**WHAT TO PRODUCE**.
Extract, unchanged, every line from the top of the material below through the line with "inner face up.", and no more.

**MATERIAL**.

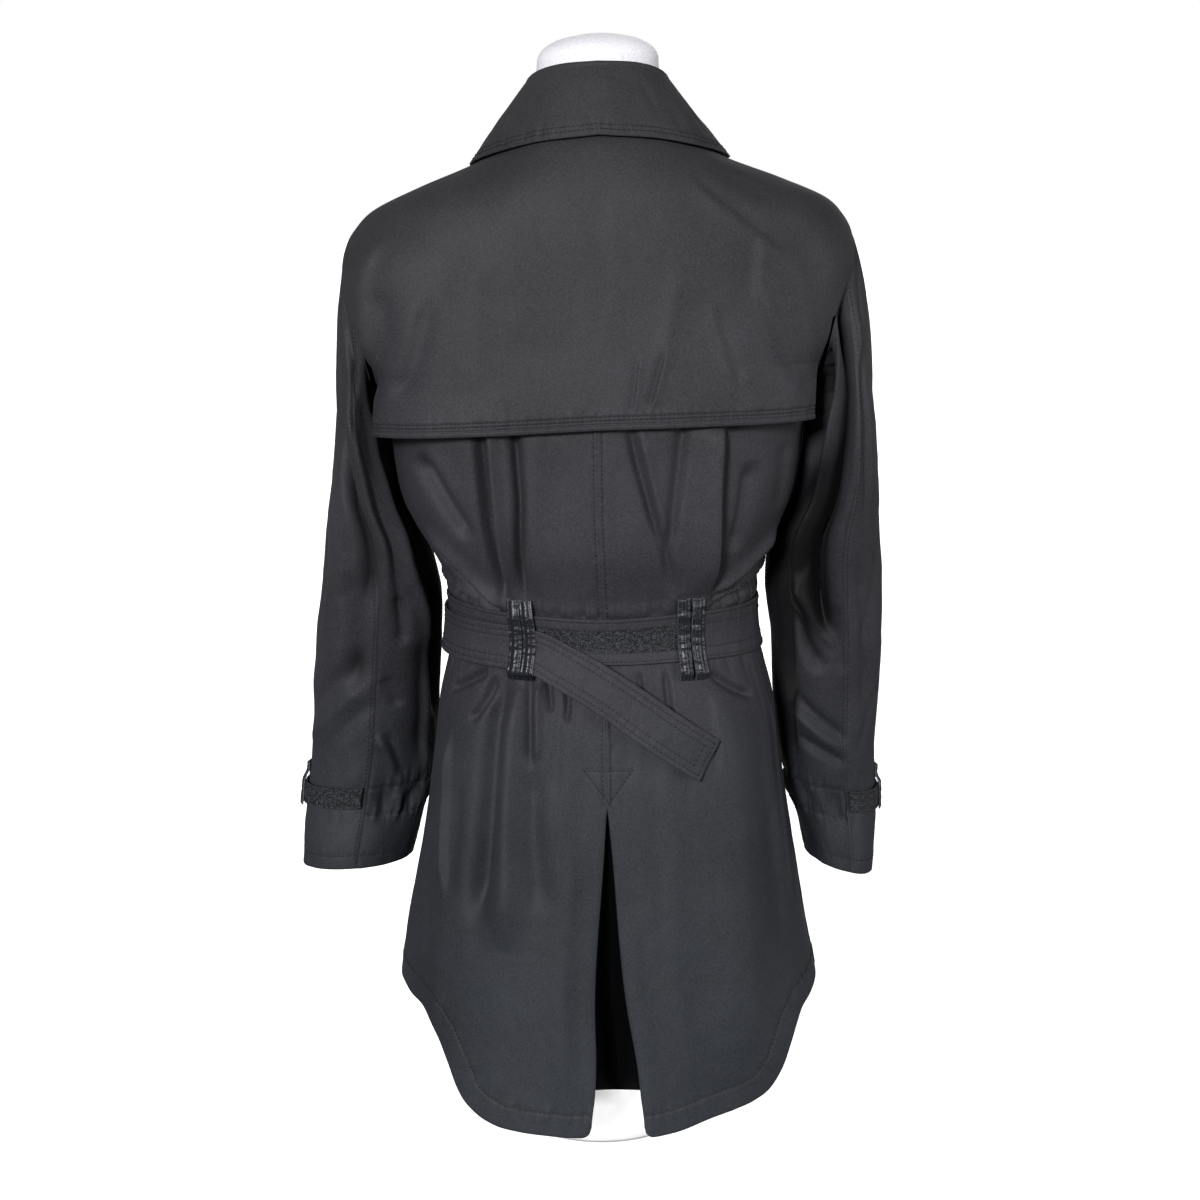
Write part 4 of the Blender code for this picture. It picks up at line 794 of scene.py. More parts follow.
def meshPiece(name, points, faces, material, uv=None, sharp=60, moreMaterials=(), faceMaterial=None):
    mesh = bpy.data.meshes.new(name)
    mesh.from_pydata(np.asarray(points).tolist(), [], faces)
    mesh.update()
    if uv is not None:
        layer = mesh.uv_layers.new(name="UVMap")
        corner = np.empty(len(mesh.loops), dtype=np.int32)
        mesh.loops.foreach_get("vertex_index", corner)
        layer.data.foreach_set("uv", np.asarray(uv, float)[corner].ravel())
    mesh.materials.append(material)
    for extra in moreMaterials:
        mesh.materials.append(extra)
    if faceMaterial is not None:
        mesh.polygons.foreach_set("material_index", np.asarray(faceMaterial, dtype=np.int32))
    mesh.shade_smooth()
    mesh.set_sharp_from_angle(angle=math.radians(sharp))
    piece = bpy.data.objects.new(name, mesh)
    bpy.context.scene.collection.objects.link(piece)
    return piece


def quadsOf(index):
    quads = [index[:-1, :-1], index[:-1, 1:], index[1:, 1:], index[1:, :-1]]
    return np.stack(quads, axis=-1).reshape(-1, 4)


innerStep = 3  # the inner face has every third row and column


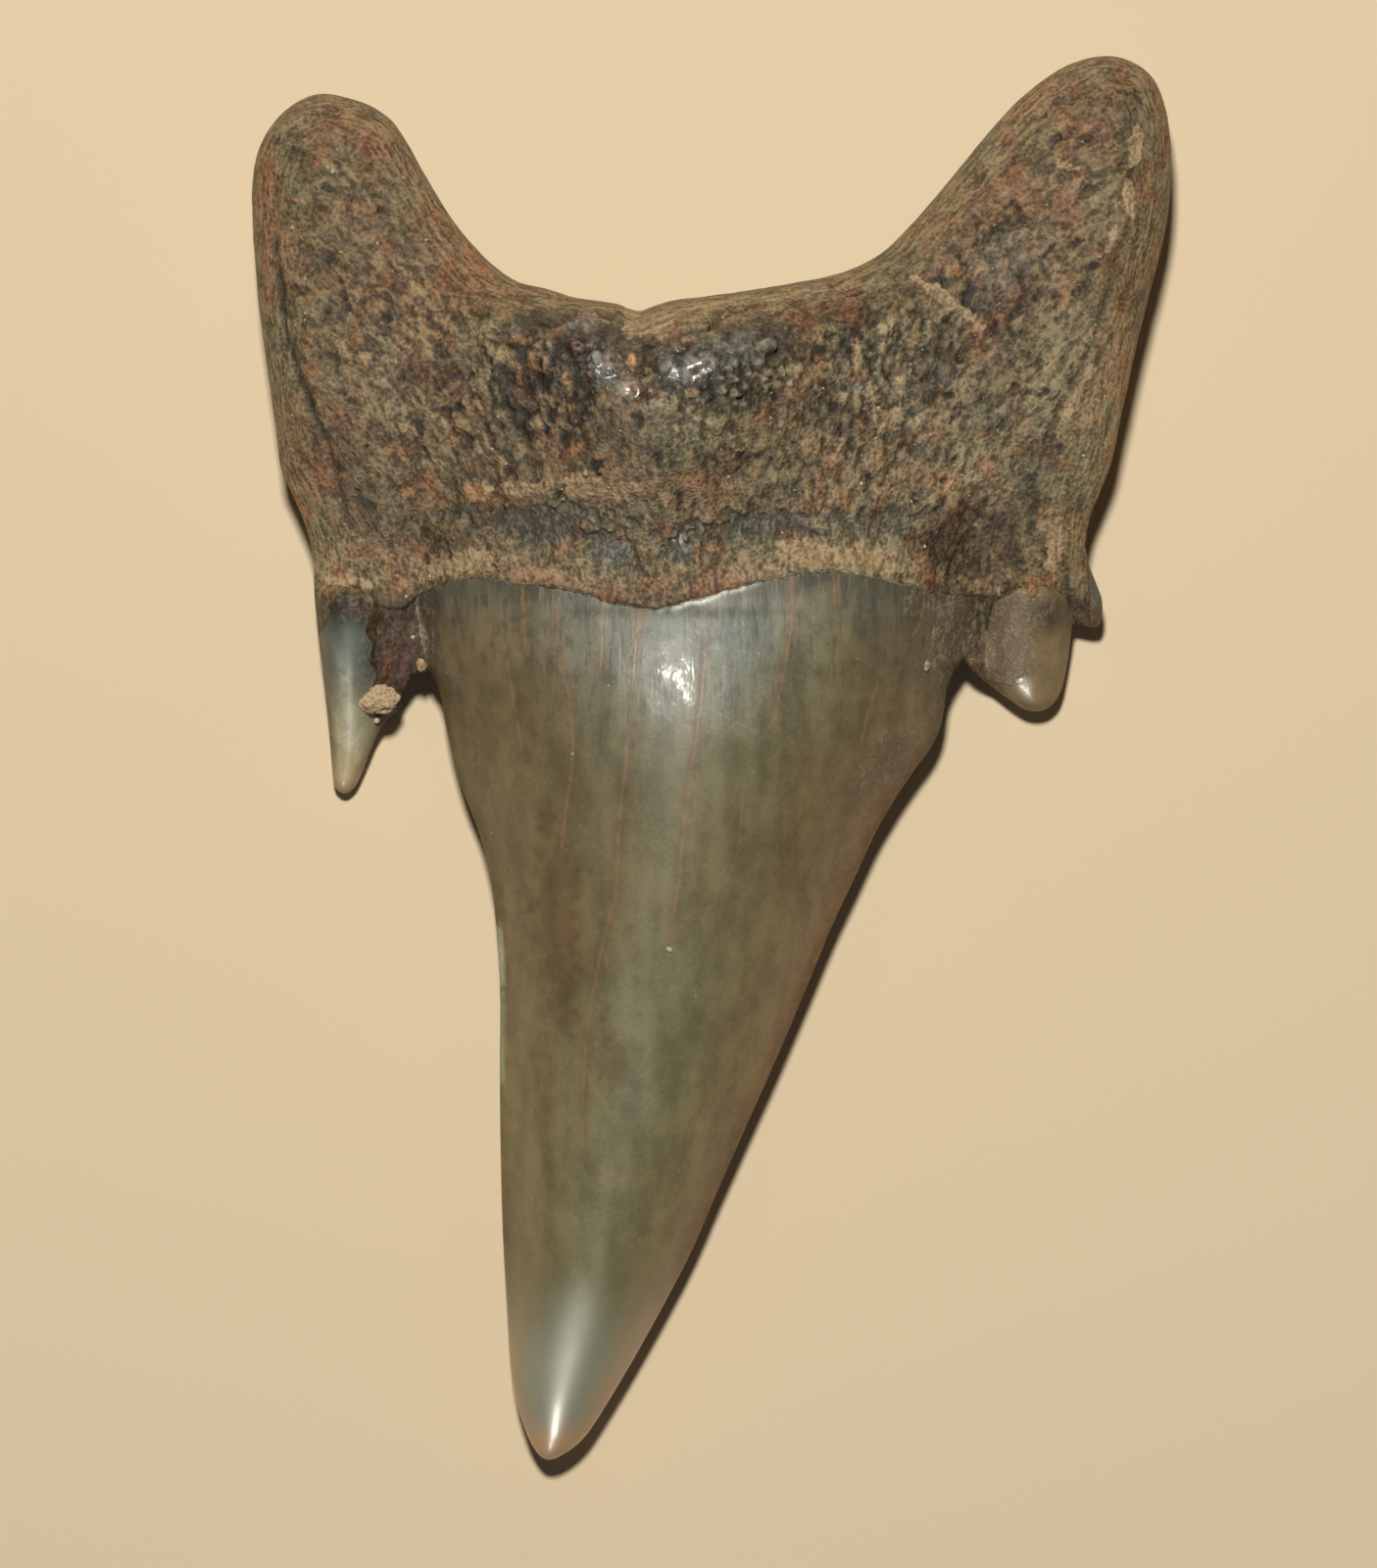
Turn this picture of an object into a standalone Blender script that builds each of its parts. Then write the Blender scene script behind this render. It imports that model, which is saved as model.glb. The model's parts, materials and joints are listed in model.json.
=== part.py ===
"""A fossil sand-shark tooth, lying on its flatter outer face with its rounded inner face up.

The tooth grew as one piece, so it is one solid: a tall blade-like crown, three small side
cusplets, and a thick root with two lobes. Seen from above it is bounded by one outline,
drawn by hand in the stretches below. Two height fields are raised over that outline, one
for the face that looks up and one for the face on the table, and both end on the edge
that runs round the tooth. All tables are in millimetres, measured from the middle of the
outline: X across the tooth, Y from the crown's tip towards the root, Z up from the table.
"""

import math

import bmesh
import bpy
import numpy as np
from mathutils import Vector, noise
from mathutils.geometry import delaunay_2d_cdt

MM = 0.001
NODE = "tooth"
ON_OUTLINE = 1e-4

# Size of the facets over the faces and along the outline, and the finer ones of the points.
FACET = 0.68
MARGIN_FACET = 0.56
FINE_FACET = 0.36
# Rows of facets at these insets from the outline, where the faces curve over most quickly.
MARGIN_INSETS = (0.14, 0.5)
# Where the points are, as low and high corners: left cusplet, right cusplets, crown's tip.
FINE_PLACES = [((-12.6, -1.6), (-8.0, 5.4)), ((7.0, 0.9), (12.3, 6.7)), ((-6.6, -21.5), (-2.4, -18.8))]

# The outline, clockwise from the crown's tip, in stretches that meet at corners.
CROWN_LEFT = [(-4.85, -21.0), (-4.98, -20.98), (-5.14, -20.88), (-5.3, -20.68), (-5.46, -20.4),
              (-5.62, -20.0), (-5.78, -19.5), (-5.9, -19.0), (-6.04, -18.0), (-6.16, -16.0),
              (-6.26, -14.0), (-6.32, -11.5), (-6.34, -9.0), (-6.33, -7.0),
              (-6.43, -5.2), (-6.6, -3.7), (-6.95, -2.2), (-7.42, -1.0), (-7.72, 0.0),
              (-7.95, 1.0), (-8.08, 1.8), (-8.25, 2.3), (-8.5, 2.65)]
LEFT_CUSPLET = [(-8.5, 2.65), (-8.85, 2.58), (-9.1, 2.25), (-9.3, 1.85), (-9.4, 1.5),
                (-9.75, 1.2), (-10.02, 0.8), (-10.25, 0.3), (-10.5, -0.35), (-10.75, -0.83),
                (-11.05, -1.02), (-11.34, -0.8), (-11.42, -0.2), (-11.5, 1.0), (-11.63, 2.4),
                (-11.8, 4.0), (-11.88, 5.2), (-11.86, 5.9)]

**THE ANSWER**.
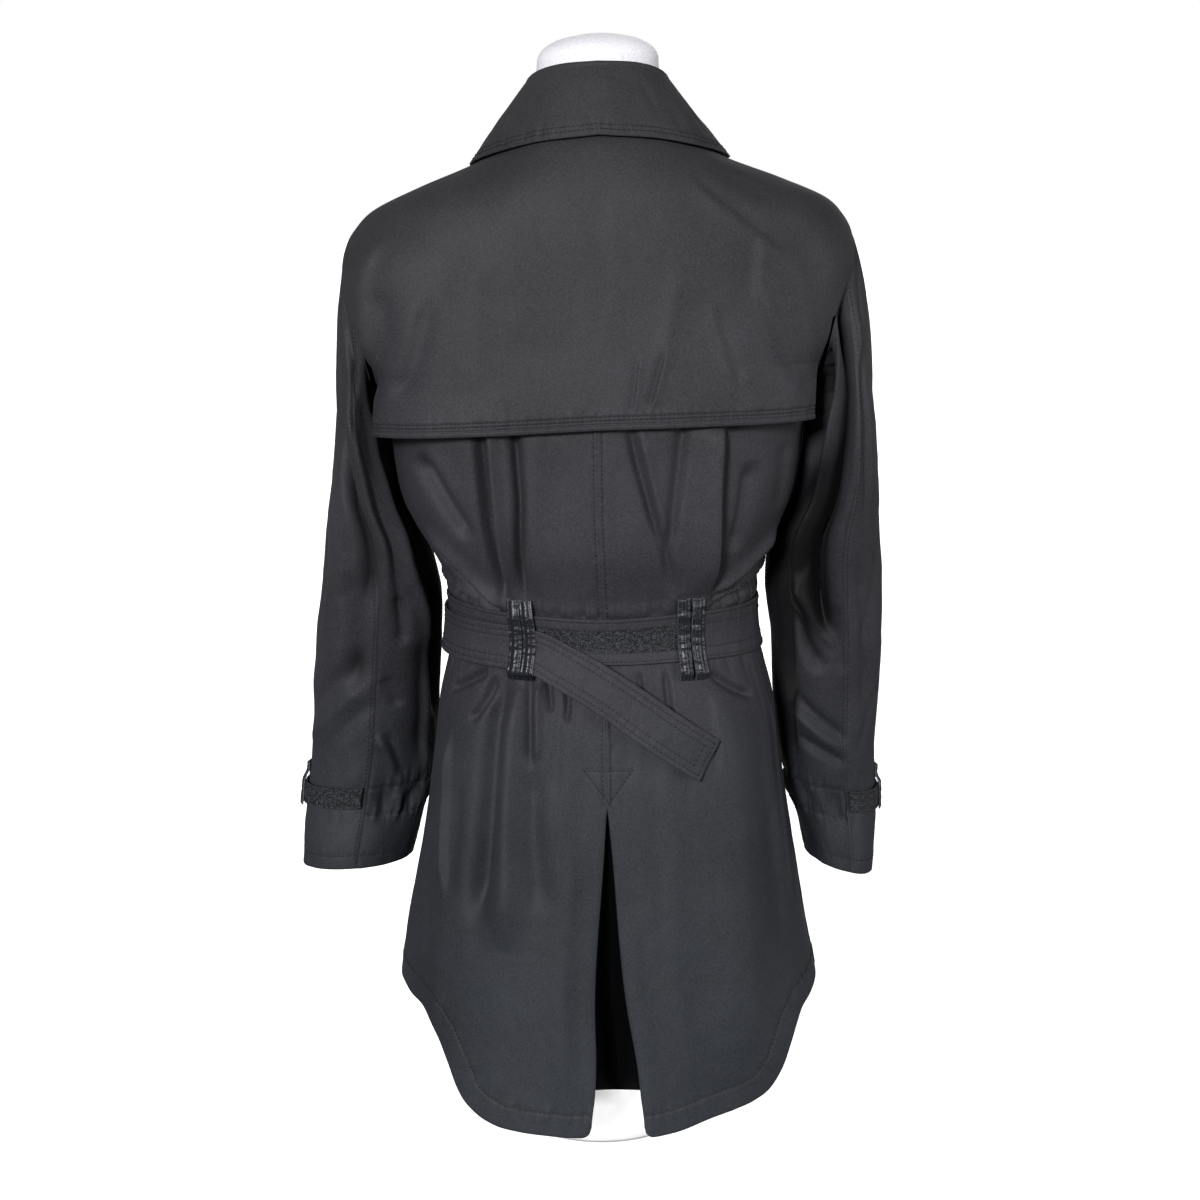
Write part 4 of the Blender code for this picture. It picks up at line 794 of scene.py. More parts follow.
def meshPiece(name, points, faces, material, uv=None, sharp=60, moreMaterials=(), faceMaterial=None):
    mesh = bpy.data.meshes.new(name)
    mesh.from_pydata(np.asarray(points).tolist(), [], faces)
    mesh.update()
    if uv is not None:
        layer = mesh.uv_layers.new(name="UVMap")
        corner = np.empty(len(mesh.loops), dtype=np.int32)
        mesh.loops.foreach_get("vertex_index", corner)
        layer.data.foreach_set("uv", np.asarray(uv, float)[corner].ravel())
    mesh.materials.append(material)
    for extra in moreMaterials:
        mesh.materials.append(extra)
    if faceMaterial is not None:
        mesh.polygons.foreach_set("material_index", np.asarray(faceMaterial, dtype=np.int32))
    mesh.shade_smooth()
    mesh.set_sharp_from_angle(angle=math.radians(sharp))
    piece = bpy.data.objects.new(name, mesh)
    bpy.context.scene.collection.objects.link(piece)
    return piece


def quadsOf(index):
    quads = [index[:-1, :-1], index[:-1, 1:], index[1:, 1:], index[1:, :-1]]
    return np.stack(quads, axis=-1).reshape(-1, 4)


innerStep = 3  # the inner face has every third row and column


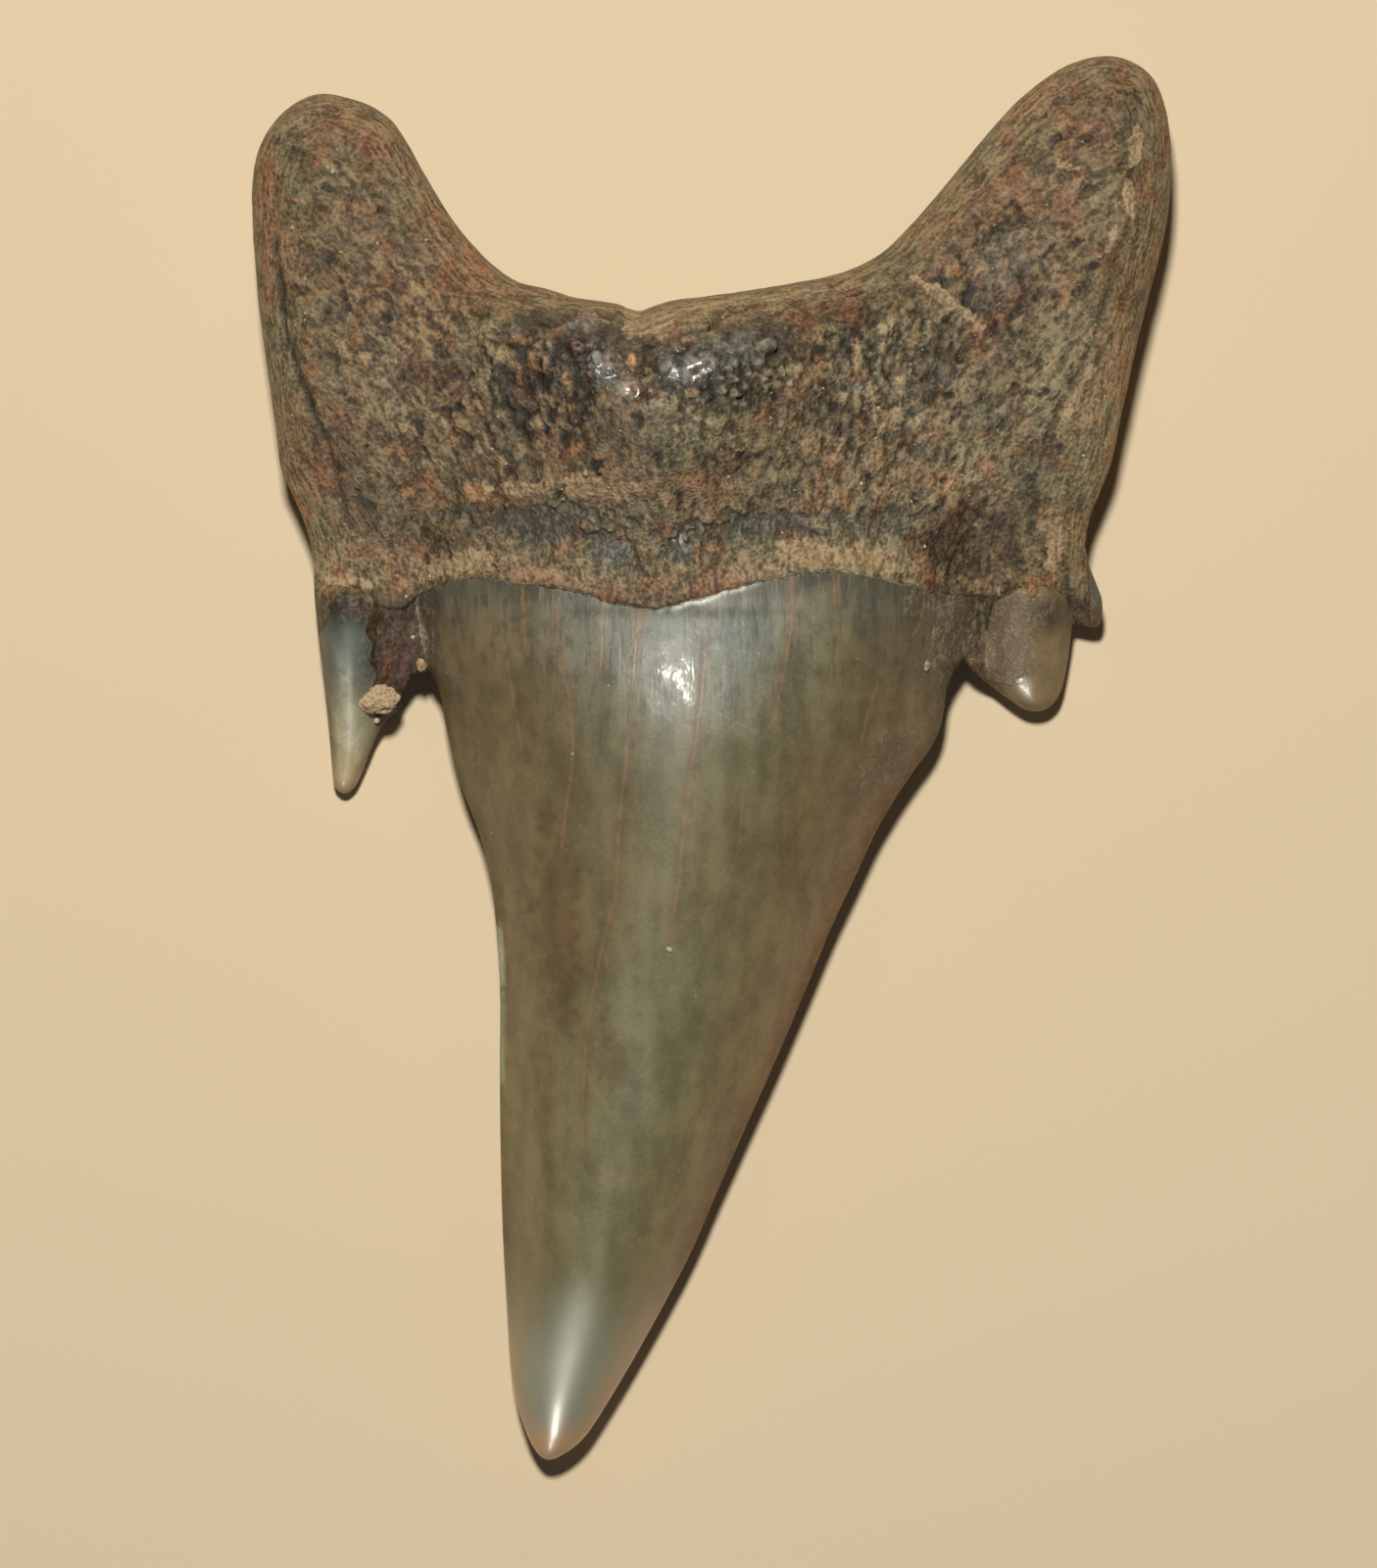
Turn this picture of an object into a standalone Blender script that builds each of its parts. Then write the Blender scene script behind this render. It imports that model, which is saved as model.glb. The model's parts, materials and joints are listed in model.json.
=== part.py ===
"""A fossil sand-shark tooth, lying on its flatter outer face with its rounded inner face up.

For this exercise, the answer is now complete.